Classification Report:
Metric | Class | Precision | Recall | F1-Score | Support |
---|---|---|---|---|---|
Non-Fraud | False (0) | 0.98 | 1.00 | 0.99 | 20,308 |
Fraud | True (1) | 0.96 | 0.77 | 0.86 | 2,186 |
Accuracy | 0.97 | 22,494 | |||
Macro Avg | 0.97 | 0.88 | 0.92 | ||
Weighted Avg | 0.97 | 0.97 | 0.97 |
- ROC-AUC Score: 0.88
The high ROC-AUC score and precision metrics underscore the model’s effectiveness in distinguishing fraudulent from non-fraudulent transactions, making it a reliable solution for fraud detection.
To make predictions using the trained model, load it, prepare sample transaction data, and interpret the prediction as shown:
# Import necessary libraries
import joblib
import pandas as pd
# Load the saved model
model = joblib.load('fraud_detection_model.pkl')
# Sample input data for prediction
new_data = pd.DataFrame({
'amount': [500.0],
'distance_from_home': [1],
'transaction_hour': [13],
'merchant_category': ['Retail'],
'merchant_type': ['online'],
'merchant': ['Amazon'],
'currency': ['USD'],
'country': ['United States'],
'city': ['New York'],
'city_size': ['large'],
'card_type': ['debit'],
'device': ['Chrome'],
'channel': ['web'],
'day_of_week': [2],
'is_weekend': [0],
'num_transactions_last_hour': [3],
'total_amount_last_hour': [1500.0],
})
# Make prediction
prediction = model.predict(new_data)
# Interpret prediction
if prediction[0] == 1:
print("Prediction: Fraudulent Transaction")
else:
print("Prediction: Non-Fraudulent Transaction")

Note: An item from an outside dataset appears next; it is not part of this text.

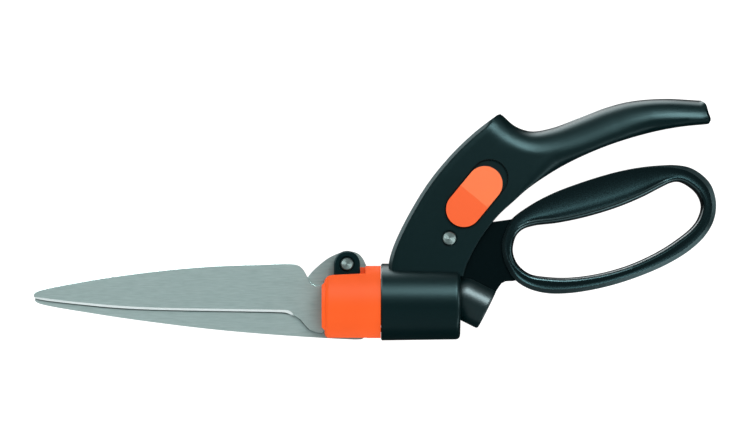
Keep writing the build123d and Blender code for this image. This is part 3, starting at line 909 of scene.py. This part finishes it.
def paint_lever(lever):
    """The loop's bevel and its faces that lean towards the lights shine more than its face, as a painted
    highlight; the flat web shines less, as painted shade; and the knee is greyer.

    facing is 1 for a face that is flat on to the tool's plane, and 0 for one that stands on edge.
    """
    places = np.array([face.center for face in lever.data.polygons])
    normals = np.array([face.normal for face in lever.data.polygons])
    flat = (places - TOOL)[:, :2] / MM
    height = np.abs(places[:, 2] - TOOL[2]) / MM
    facing = np.abs(normals[:, 2])
    outwards = ((flat - np.array(LOOP_MIDDLE)) * normals[:, :2]).sum(1) > 0
    # Painted shade on the flat web, which sits between the cheeks
    web = (np.abs(height - LEVER_HALF) < 0.05) & (facing > 0.99)
    on_loop = flat[:, 0] > LOOP_START
    leaning = (facing > 0.3) & (facing < 0.93) & (height > LEVER_HALF) & on_loop
    upwards = (normals[:, 1] > 0.5) & (facing > 0.5)
    # Painted highlight on leaning faces of the loop that face the lights
    rim = leaning & ((outwards & (facing > 0.45)) | (normals[:, 1] < -0.3) | upwards)
    on_knee = (flat[:, 0] < LOOP_START) & ~web
    kind = np.select([web, rim, on_knee], [2, 1, 3], 0)
    for face, index in zip(lever.data.polygons, kind):
        face.material_index = int(index)


def make_lever():
    lever = combine(finger_loop(), [lever_web(), knee()], "UNION")
    cutters = [prism("cutter", disc_outline(RIVET, LEVER_HOLE), -LEVER_HALF - PAST, LEVER_HALF + PAST)]
    combine(lever, cutters + socket_cutters(), "DIFFERENCE")
    settle(lever, [GLOSSY, LOOP_RIM_HIGHLIGHT, SHADED_WEB, KNEE], "lever", "squeeze_lever")
    paint_lever(lever)
    return lever


# The blades

MOVING_SPINE = [
    (-178.6, 3.2), (-178.2, 4.6), (-176.3, 5.75), (-154.7, 10.3), (-123.8, 14.9), (-92.9, 18.0),
    (-62.0, 19.3), (-45.2, 19.5), (-41.9, 18.4), (-39.7, 16.2), (-38.0, 13.1), (-36.3, 9.9), (-34.0, 8.4),
    (-31.0, 8.7),
]
MOVING_TANG = [
    (-24.0, 13.8), (-23.2, 18.5), (-22.6, 22.0), (-19.8, 24.9), (-15.2, 24.9), (-12.4, 22.3), (-11.8, 18.5),
    (-10.0, 8.0), (-9.4, -3.0), (-12.0, -5.6), (-17.5, -6.0), (-24.0, -11.0),
]
MOVING_EDGE = [
    (-30.7, -16.4), (-33.7, -15.9), (-36.9, -14.6), (-39.6, -11.8), (-42.0, -9.1), (-45.9, -6.9),
    (-49.5, -6.1), (-54.0, -5.8), (-113.8, -4.6), (-133.2, -3.8), (-155.0, -1.8), (-177.3, 1.3),
    (-178.3, 2.2),
]
MOVING_BEVEL = [
    (-178.6, 2.7), (-164.7, 0.9), (-148.9, -0.7), (-133.2, -2.0), (-113.8, -2.9), (-52.0, -4.0),
    (-47.8, -4.2), (-45.6, -5.6), (-44.9, -7.4),
]
FIXED_OUTLINE = [
    (-178.2, 1.6), (-178.0, 0.4), (-176.3, -0.7), (-144.4, -6.5), (-113.5, -10.9), (-82.6, -14.5),
    (-51.7, -17.1), (-20.8, -19.0), (-11.5, -19.3), (-9.2, -18.9), (-8.7, -17.5),
]
FIXED_LOBE = [
    (-7.7, 19.0), (-9.4, 22.4), (-12.0, 25.0), (-17.5, 26.1), (-26.0, 23.2), (-33.6, 17.4), (-37.6, 13.0),
    (-43.0, 5.0), (-52.0, -1.0), (-66.0, -2.3), (-113.8, -1.8), (-133.2, -1.0), (-155.0, 0.0), (-176.5, 2.4),
]

# The moving blade's side leans in where it faces down, and the edge above it is broken, half as
# much where it faces up
EDGE_BREAK = 0.35
EDGE_LEAN = 0.3

# Where across the bevel the steeper, honed part of it starts, and at what height
HONED_FROM = 0.66
HONED_HEIGHT = 1.3
HONED_BOTTOM = BLADE_BACK + 0.1

# How far a bevel's cutter goes on past the blade's edge, as a share of the bevel
BEVEL_PAST = 0.6

# Where the cutters of the blades' round holes start and end: the moving blade's and the fixed one's
MOVING_CUT = (-1, 4)
FIXED_CUT = (-4, 1)


def bevel_cutter(inner, edge, face, low):
    """What grinding takes away: all above a slope from the bevel's inner line down to the edge."""
    out = edge + (edge - inner) * BEVEL_PAST
    drop = low + (low - face) * BEVEL_PAST
    top = face + (face - low)
    rows = []
    for line, height in ((inner, face), (out, drop), (out, top), (inner, top)):
        rows.append(np.column_stack([line, np.full(len(line), height)]))
    return mesh_object("cutter", *tube(np.stack(rows, axis=1)))


def paint_bevel(made, bright, dark):
    """The bevel's flat part gets the bright material, its lighter grind brightened into a painted highlight, and
    the steep faces that face down, its honed part and the leaning side, get the dark one, a painted shadow line.
    """
    end = TOOL[0] + MOVING_BEVEL[-1][0] * MM
    for face in made.data.polygons:
        if face.normal.y < -0.1:
            # Steep faces that face down get the painted shadow line, the flatter bevel faces the painted highlight
            if 0.1 < face.normal.z < 0.6:
                face.material_index = dark
            elif 0.6 < face.normal.z < 0.95 and face.center.x < end:
                face.material_index = bright


def make_moving_blade():
    spine = curve(MOVING_SPINE, 130)
    tang = curve([MOVING_SPINE[-1], *MOVING_TANG, MOVING_EDGE[0]], 60)[1:-1]
    edge = curve(MOVING_EDGE, 130)
    outline = np.vstack([spine, tang, edge])
    levels = [
        (BLADE_BACK, 0.0, 0.0),
        (BLADE_FACE - EDGE_BREAK, EDGE_LEAN, 0.0),
        (BLADE_FACE, EDGE_LEAN + EDGE_BREAK, EDGE_BREAK / 2),
    ]
    loops = [
        np.column_stack([inset_edges(outline, below, above), np.full(len(outline), z)])
        for z, below, above in levels
    ]
    blade = mesh_object("blade_moving", *tube(np.stack(loops)))
    ground = curve(MOVING_EDGE[5:], 90)[::-1]
    start = curve(MOVING_BEVEL, 90)
    honed = mix(start, ground, HONED_FROM)
    cutters = [
        bevel_cutter(start, honed, BLADE_FACE, HONED_HEIGHT),
        bevel_cutter(honed, ground, HONED_HEIGHT, HONED_BOTTOM),
    ]
    cutters += [prism("cutter", disc_outline(BLADE_PIVOT, MOVING_PIVOT_HOLE, 48), *MOVING_CUT)]
    crank = np.array(CRANK) / math.hypot(*CRANK)
    ends = [np.array(BLADE_PIVOT) + crank * reach for reach in CRANK_SLOT]
    cutters += [prism("cutter", stadium_outline(*ends, CRANK_SLOT_RADIUS, 12), *MOVING_CUT)]
    combine(blade, cutters, "DIFFERENCE")
    settle(blade, [STEEL, BEVEL_GRIND_HIGHLIGHT, SHADOW_LINE], "blade", "moving_blade", BLADE_SHARP_ANGLE)
    paint_bevel(blade, 1, 2)
    return blade


def make_fixed_blade():
    lower = curve(FIXED_OUTLINE, 140)
    lobe = curve(FIXED_LOBE, 160)
    corner = [(-8.7, 11.0), (-7.7, 13.0)]
    blade = prism("blade_fixed", np.vstack([lower, corner, lobe]), -BLADE_FACE, -BLADE_BACK)
    cutters = [prism("cutter", disc_outline(BLADE_PIVOT, FIXED_PIVOT_HOLE, 48), *FIXED_CUT)]
    cutters += [prism("cutter", disc_outline(dowel, DOWEL_RADIUS, 32), *FIXED_CUT) for dowel in DOWELS]
    combine(blade, cutters, "DIFFERENCE")
    return settle(blade, LOBE_STEEL, "head", "fixed_blade", BLADE_SHARP_ANGLE)


# The studio

FLOOR_HALF = 4.0

# The sky's strength: above, the share of it right overhead, and below the floor
SKY_ABOVE = 0.62
SKY_ZENITH = 0.45
SKY_BELOW = 0.03

# The glow low down: its strength and the side that it comes from
GLOW = 13.0
GLOW_SIDE = (-0.574, 0.819, 0.0)

# The camera: how far above the tool it is, how wide its view is there, and what it looks at
CAMERA_DISTANCE = 2.5
VIEW_ACROSS = 0.3860
VIEW_MIDDLE = (-3.09, 40.9, 0.0)


def make_floor():
    """A white light table: it fills the background and stays out of the reflections."""
    size = FLOOR_HALF
    mesh = bpy.data.meshes.new("floor")
    corners = [(-size, -size, 0), (size, -size, 0), (size, size, 0), (-size, size, 0)]
    mesh.from_pydata(corners, [], [(0, 1, 2, 3)])
    floor = bpy.data.objects.new("floor", mesh)
    bpy.context.scene.collection.objects.link(floor)
    paper = Shader("floor_paper", (0.25, 0.25, 0.25), 0.9)
    paper.put("Emission Color", (1, 1, 1, 1))
    paper.put("Emission Strength", 1.0)
    floor.data.materials.append(paper.material)
    floor.visible_glossy = False


def area_light(name, place, target, size, radiance, shine=True, spread=True):
    """A softbox: shine says whether reflections show it, and spread whether it lights matt faces."""
    data = bpy.data.lights.new(name, "AREA")
    data.shape = "RECTANGLE"
    data.size, data.size_y = size
    data.energy = radiance * math.pi * size[0] * size[1]
    light = bpy.data.objects.new(name, data)
    light.location = place
    light.rotation_euler = (Vector(target) - Vector(place)).to_track_quat("-Z", "Y").to_euler()
    light.visible_camera = False
    light.visible_glossy = shine
    light.visible_diffuse = spread
    bpy.context.scene.collection.objects.link(light)


def make_world():
    """A soft sky: even from above, a glow low down at the back and left, dark below the floor."""
    world = bpy.data.worlds.new("studio")
    world.use_nodes = True
    tree = world.node_tree

    def node(kind, **settings):
        made = tree.nodes.new(kind)
        for key, value in settings.items():
            setattr(made, key, value)
        return made

    def ramp(source, low, high, start, end):
        made = set_range(node("ShaderNodeMapRange", interpolation_type="SMOOTHSTEP"), low, high, start, end)
        tree.links.new(source, made.inputs["Value"])
        return made.outputs["Result"]

    def math_node(operation, *sources):
        made = node("ShaderNodeMath", operation=operation)
        for socket, source in zip(made.inputs, sources):
            tree.links.new(source, socket)
        return made.outputs["Value"]

    def towards(x, y, z):
        made = node("ShaderNodeVectorMath", operation="DOT_PRODUCT")
        tree.links.new(direction, made.inputs[0])
        made.inputs[1].default_value = Vector((x, y, z)).normalized()
        return made.outputs["Value"]

    direction = node("ShaderNodeTexCoord").outputs["Generated"]
    up = towards(0, 0, 1)
    hole = ramp(up, 0.90, 0.985, 1.0, SKY_ZENITH)
    above = math_node("MULTIPLY", ramp(up, -0.05, 0.12, SKY_BELOW, SKY_ABOVE), hole)
    band = math_node("MULTIPLY", ramp(up, -0.95, -0.6, 0, 1), ramp(up, -0.15, 0.10, 1, 0))
    side = ramp(towards(*GLOW_SIDE), 0.45, 0.85, 0, GLOW)
    total = math_node("ADD", above, math_node("MULTIPLY", band, side))
    tree.nodes["Background"].inputs["Color"].default_value = (1, 1, 1, 1)
    tree.links.new(total, tree.nodes["Background"].inputs["Strength"])
    bpy.context.scene.world = world


def make_lights():
    """The sky, a key light in three nested sizes, so that its reflection has a soft edge, and the rest."""
    make_world()
    for number, grow in enumerate((0.0, 0.12, 0.26)):
        size = (0.42 + grow, 0.48 + grow)
        area_light(f"key_{number}", (0.405, 0.76, 1.10 + 0.02 * number), (0.05, 0, 0), size, 11, spread=False)
    area_light("left", (-0.09, 0.78, 1.12), (0.0, 0, 0), (0.42, 0.55), 4.7, spread=False)
    area_light("right", (1.2, 0.1, 0.45), (0.05, 0, 0), (0.6, 0.5), 10, spread=False)
    area_light("low", (0.95, -1.0, 0.30), (0.15, 0, 0), (0.95, 0.45), 5, spread=False)
    area_light("fill_back", (0.1, 0.8, 1.2), (0, 0, 0), (1.4, 0.8), 2.1, shine=False)
    area_light("fill_front", (0.1, -1.0, 1.0), (0, 0, 0), (1.4, 0.8), 2.4, shine=False)


def make_camera():
    """Straight down on the tool's left side, from far away."""
    data = bpy.data.cameras.new("camera")
    data.sensor_width = 36.0
    data.lens = data.sensor_width * CAMERA_DISTANCE / VIEW_ACROSS
    data.clip_end = 20.0
    camera = bpy.data.objects.new("camera", data)
    middle = in_row(VIEW_MIDDLE)
    camera.location = (middle[0], middle[1], middle[2] + CAMERA_DISTANCE)
    bpy.context.scene.collection.objects.link(camera)
    bpy.context.scene.camera = camera


bpy.context.scene.view_settings.view_transform = "Standard"
make_camera()
make_lights()
make_floor()
finish_cad_nodes()
make_handle()
make_lever()
make_moving_blade()
make_fixed_blade()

# Get probabilities for each class
proba = model.predict_proba(new_data)
print(f"Probability of Non-Fraudulent Transaction: {proba[0][0]:.2f}")
print(f"Probability of Fraudulent Transaction: {proba[0][1]:.2f}")
- Prediction: The model returns whether a transaction is likely fraudulent or not.
- Probability: Probabilities for each class provide insight into prediction confidence, allowing for risk-based thresholds in fraud detection.
You can test the fraud detection app via this deployed demo: https://fraud-detection-gyhe.onrender.com/
Note: Since the app is hosted on a free server, initial loading may take 1-2 minutes as the server "wakes up."